As none of the defendants is charged with a purpose to exercise any power or to perform any acts not authorized by the terms of the Act of May 6, 1872, the remaining question to be decided is whether the features of that act to which complainant objects in his bill are beyond the power of the Legislature of Massachusetts or are forbidden by anything in the Constitution of the United States.

These exercises of power in the statute complained of are divisible into two:

1. The repeal of the charter of the Marginal Company.

2. The authority vested in the Union Company to take its track for the use of the latter company.

It is the argument of counsel, pressed upon us with much vigor, that the two, taken together, constitute a transfer of the property of the one corporation to the other, and with it all the corporate franchises, rights, and powers belonging to the elder corporation.

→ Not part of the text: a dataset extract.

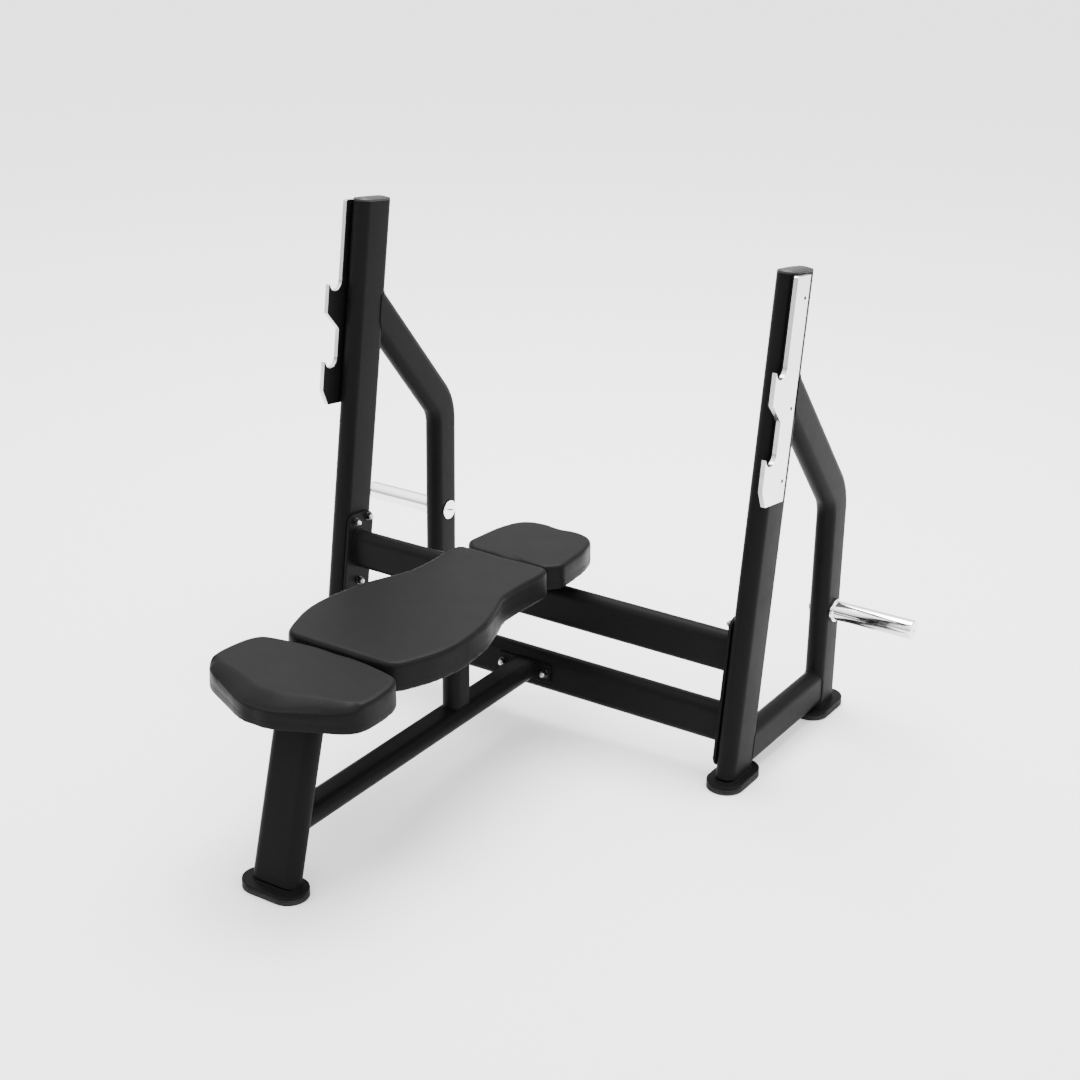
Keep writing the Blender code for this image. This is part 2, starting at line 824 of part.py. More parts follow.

We are not insensible to the force of the argument as thus stated, and we think it must be conceded that, according to the

Page 105 U. S. 17

unvarying decisions of this Court, the unconditional repeal of the charter of the Marginal Company is void under the Constitution of the United States as impairing the obligation of the contract made by the acceptance of the charter between the corporators of that company and the state unless it is made valid by that provision of the General Statutes of Massachusetts, called the reservation clause, concerning acts of incorporation, or unless it falls within some enactment covered by that part of its own charter which makes it

"subject to all the duties; restrictions, and liabilities set forth in the general laws, which now are or may hereafter be in force, relating to street railway corporations, so far as they may be applicable."